**Exercise:**
Return only the number of lines holding the word "that".

——

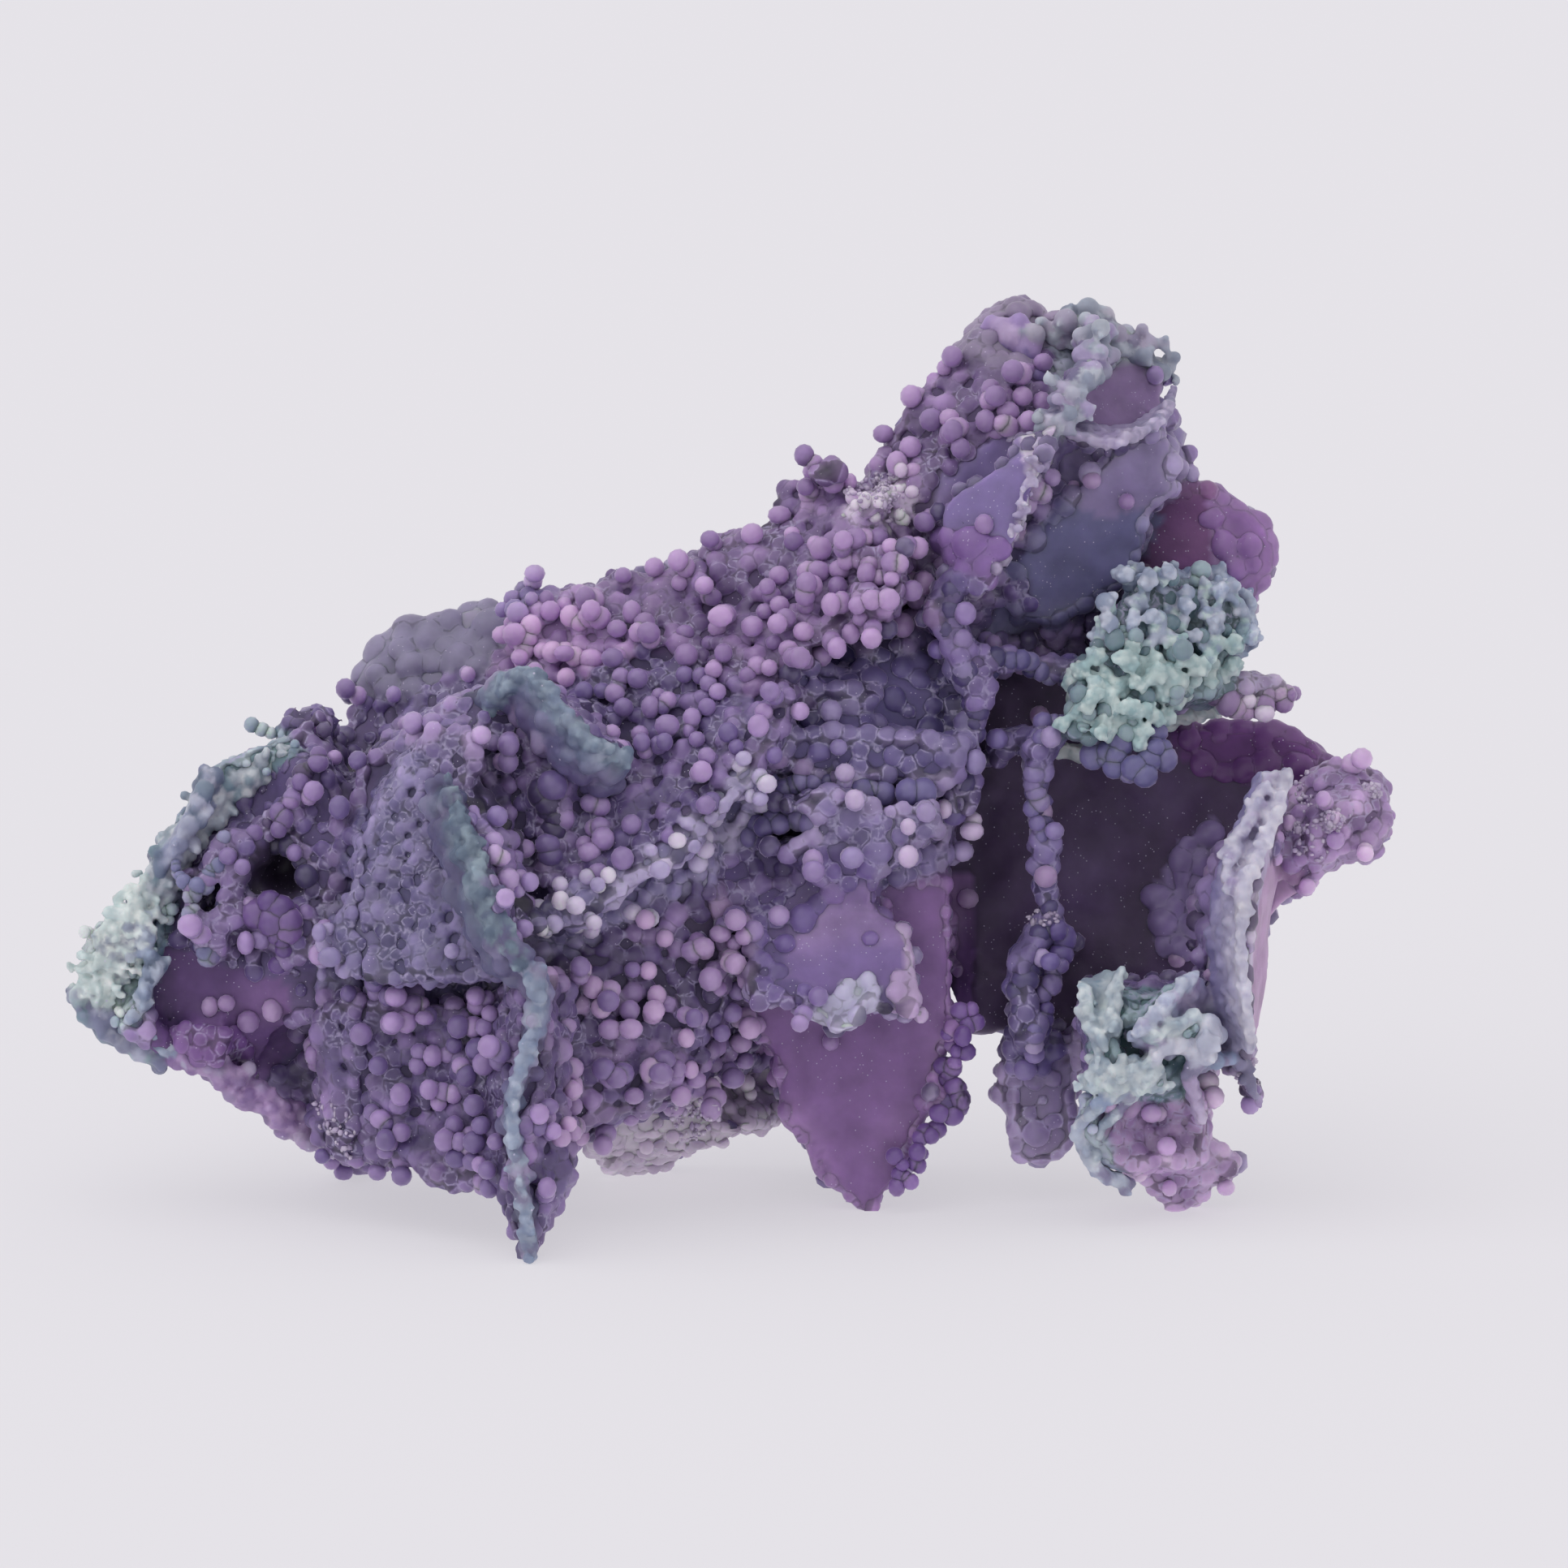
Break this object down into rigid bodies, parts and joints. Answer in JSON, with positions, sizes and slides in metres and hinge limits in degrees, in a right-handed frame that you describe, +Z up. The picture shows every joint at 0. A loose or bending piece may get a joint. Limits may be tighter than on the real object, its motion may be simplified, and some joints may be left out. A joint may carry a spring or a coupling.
{
  "type": "botryoidal chalcedony specimen",
  "caption": "Purple botryoidal chalcedony hand specimen: upright blades and shelves covered in small grape-like spheres, with blue-green crests, standing on its lowest lobes.",
  "frame": {"origin": "middle of the bounding box's foot, on the plane the specimen rests on", "axes": "+X to the right along its longest way as seen on its best face, +Y away from that face, +Z up"},
  "size_m": [0.1356, 0.0592, 0.0913],
  "materials": {
    "chalcedony": "translucent purple chalcedony with a fine druzy skin, blue-green to mint on its crests"
  },
  "bodies": {
    "root": {"chalcedony": "chalcedony"}
  },
  "joints": []
}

——

**Written answer:**
2